El único punto débil, la única flaqueza de Frida, si acaso puede llamarse así, fue su pasión por Diego Rivera, con el que se casó en 1929. Muchos han visto una contradicción enorme entre su imagen de mujer empoderada y fuerte y el modo en el que aceptó las constantes infidelidades de Rivera. Pero nada es tan sencillo, menos aún el amor entre dos personas como Frida y Diego. La pasión entre Rivera y Kahlo era tan incuestionable como su admiración mutua. Entre ellos se dio una de esas relaciones tormentosas e indefinibles que evaden cualquier etiqueta e intento de comprensión y que seducen a la vez que escandalizan a allegados y ajenos. Cuando Frida lo conoció, Rivera era un pintor famoso que le doblaba la edad. Con el tiempo, no obstante, ella se convertiría en la verdadera estrella, su nombre se haría inmortal, sus cuadros alcanzarían cifras exorbitantes en las mejores casas de subastas. Si entre los dos existió un desajuste, un trato desigual, el porvenir se encargaría de resarcir a Frida.
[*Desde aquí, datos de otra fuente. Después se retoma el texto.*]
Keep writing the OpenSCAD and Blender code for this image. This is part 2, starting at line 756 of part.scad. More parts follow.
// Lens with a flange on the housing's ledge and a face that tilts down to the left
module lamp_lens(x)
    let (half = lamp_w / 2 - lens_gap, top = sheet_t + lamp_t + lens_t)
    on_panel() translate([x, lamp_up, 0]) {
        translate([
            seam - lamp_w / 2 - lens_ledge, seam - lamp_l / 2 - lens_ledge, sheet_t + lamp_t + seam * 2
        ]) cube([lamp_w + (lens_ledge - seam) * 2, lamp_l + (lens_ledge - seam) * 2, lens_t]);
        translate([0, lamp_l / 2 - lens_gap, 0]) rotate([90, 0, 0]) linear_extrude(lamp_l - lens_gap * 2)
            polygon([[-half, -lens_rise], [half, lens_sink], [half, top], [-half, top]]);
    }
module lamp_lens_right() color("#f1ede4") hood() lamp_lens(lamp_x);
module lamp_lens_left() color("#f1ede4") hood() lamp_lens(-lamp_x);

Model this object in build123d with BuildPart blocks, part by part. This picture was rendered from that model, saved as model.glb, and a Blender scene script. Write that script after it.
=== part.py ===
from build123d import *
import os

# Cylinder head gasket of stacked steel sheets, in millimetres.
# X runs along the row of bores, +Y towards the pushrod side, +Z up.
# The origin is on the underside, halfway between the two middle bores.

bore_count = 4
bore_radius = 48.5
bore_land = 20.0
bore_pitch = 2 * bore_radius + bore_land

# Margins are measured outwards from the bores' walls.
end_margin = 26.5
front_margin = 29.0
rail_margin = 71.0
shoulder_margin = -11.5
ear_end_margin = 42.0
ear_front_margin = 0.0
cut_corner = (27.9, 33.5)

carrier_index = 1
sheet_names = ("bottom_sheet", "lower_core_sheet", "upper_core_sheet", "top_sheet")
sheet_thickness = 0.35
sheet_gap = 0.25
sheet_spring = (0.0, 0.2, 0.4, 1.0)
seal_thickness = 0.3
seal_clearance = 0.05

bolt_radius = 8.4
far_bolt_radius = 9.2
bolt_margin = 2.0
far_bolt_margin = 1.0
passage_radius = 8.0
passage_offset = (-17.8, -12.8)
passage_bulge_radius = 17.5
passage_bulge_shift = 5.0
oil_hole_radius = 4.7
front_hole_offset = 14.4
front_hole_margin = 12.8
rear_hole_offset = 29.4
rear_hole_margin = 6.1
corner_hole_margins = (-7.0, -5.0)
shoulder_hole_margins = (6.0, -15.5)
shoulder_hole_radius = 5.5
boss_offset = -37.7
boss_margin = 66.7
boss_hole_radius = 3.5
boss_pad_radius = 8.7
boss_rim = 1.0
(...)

Por otro lado, es sabido que en la época no pasaron desapercibidas las aventuras amorosas de la pintora. Frida era una mujer consciente de su sexualidad y dispuesta a disfrutarla. Algunos se han empeñado en retratarla como una esposa sufrida, que se arrojaba en brazos de otros por despecho. Nada más lejos de la realidad. Quienes la conocieron señalaban su belleza singular, su humor, su locuacidad a veces escandalosa, su irresistible magnetismo. Entre sus amantes se cuentan el político y líder revolucionario León Trostki, el artista Isamu Noguchi, el fotógrafo Nickolas Muray, el pintor Josep Bartolí y algunas relaciones lésbicas con Gerogia O’Keeffe, Jacqueline Lamba o Chavela Vargas, aunque estas últimas jamás fueron confirmadas.
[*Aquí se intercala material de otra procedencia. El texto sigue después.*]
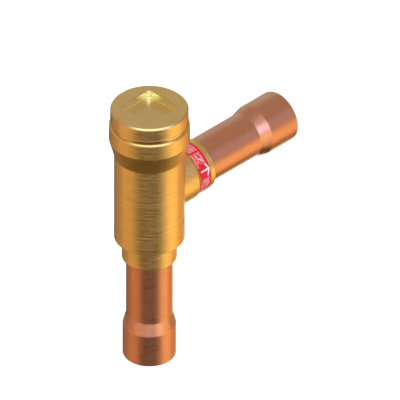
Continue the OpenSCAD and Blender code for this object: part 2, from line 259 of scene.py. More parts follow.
def pick(piece, kind, test):
    """Selects in edit mode only the parts of a kind that pass a test of part and centre."""
    if bpy.context.mode != "EDIT_MESH":
        bpy.ops.object.mode_set(mode="EDIT")
    bpy.ops.mesh.select_mode(type=kind)
    bpy.ops.mesh.select_all(action="DESELECT")
    mesh = bmesh.from_edit_mesh(piece.data)
    parts = {"FACE": mesh.faces, "EDGE": mesh.edges, "VERT": mesh.verts}[kind]
    for part in parts:
        if test(part, middle(part)):
            part.select_set(True)
    mesh.select_flush_mode()
    bmesh.update_edit_mesh(piece.data)


def move_picked(piece, place):
    """Puts each selected vertex where place says, given where it is."""
    mesh = bmesh.from_edit_mesh(piece.data)
    for vertex in mesh.verts:
        if vertex.select:
            vertex.co = place(vertex.co)
    bmesh.update_edit_mesh(piece.data)


def outline(name, corners, closed=True):
    """A flat outline through (radius, height, rounding) corners, in millimetres."""
    nothing_selected()
    bpy.ops.mesh.primitive_circle_add(vertices=len(corners), radius=MM, location=(0, 0, 0))
    piece = bpy.context.object
    piece.name = piece.data.name = name
    for vertex, (radius, height, _) in zip(piece.data.vertices, corners):
        vertex.co = Vector((radius, 0, height)) * MM
    if not closed:
        ends = {0, len(corners) - 1}
        pick(piece, "EDGE", lambda edge, _: {v.index for v in edge.verts} == ends)
        bpy.ops.mesh.delete(type="EDGE")
    for rounding in sorted({corner[2] for corner in corners} - {0}):
        spots = [Vector((r, 0, z)) * MM for r, z, own in corners if own == rounding]
        pick(piece, "VERT", lambda _, at: any((at - spot).length < 0.001 * MM for spot in spots))
        bpy.ops.mesh.bevel(offset=rounding * MM, segments=ROUND_STEPS, affect="VERTICES")
    return piece


def lathe(name, corners, closed=True, steps=TURN_STEPS):
    """A piece turned about the Z axis from an outline."""
    piece = outline(name, corners, closed)
    pick(piece, "VERT", lambda *_: True)
    bpy.ops.mesh.spin(steps=steps, angle=2 * math.pi, center=(0, 0, 0), axis=(0, 0, 1))
    merge(piece)
    return piece


def merge(piece):
    """Joins the points that lie on each other, and turns the faces outwards."""
    pick(piece, "VERT", lambda *_: True)
    bpy.ops.mesh.remove_doubles(threshold=TOUCHING)
    bpy.ops.mesh.normals_make_consistent(inside=False)


def place_on(piece, matrix):
    """Moves a piece's mesh, so that its object stays at the origin."""
    only(piece)
    piece.data.transform(matrix)


def complete(piece, body, slot, material, *nodes):
    """Shades a finished piece, gives it its material, ties it to its body and hides the solids it
    stands for; its slot is not used.
    """
    merge(piece)
    only(piece)
    bpy.ops.object.shade_smooth_by_angle(angle=SHARP_ANGLE)
    even = piece.modifiers.new("even_normals", "WEIGHTED_NORMAL")
    even.keep_sharp = True
    bpy.ops.object.modifier_apply(modifier=even.name)
    piece.data.materials.clear()
    piece.data.materials.append(material)
    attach(piece, body)
    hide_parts(*nodes)


# Node trees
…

Más allá de sus amores, que pertenecen al universo de su intimidad, Frida marcó una gran diferencia en su tiempo. En una sociedad como la mexicana de aquel entonces, ella se atrevió a encarnar valores y formas de vida fuera de la norma y de lo aceptado. Pero no solo eso, sino que además, con una voluntad titánica, se sobrepuso a sus propios avatares a través del arte. Si Frida Kahlo sigue deslumbrando aún hoy, y sin duda lo seguirá haciendo en las próximas generaciones, no es solamente por la extrañeza o fuerza de su obra, sino porque a través de ella logró comunicar un deseo verdadero y perentorio. Pese a que la vida la golpeó sin concesiones, ella, en lugar de evaporarse, usó su paleta para estampar su existencia con cada pincelada y vivir para siempre en sus cuadros.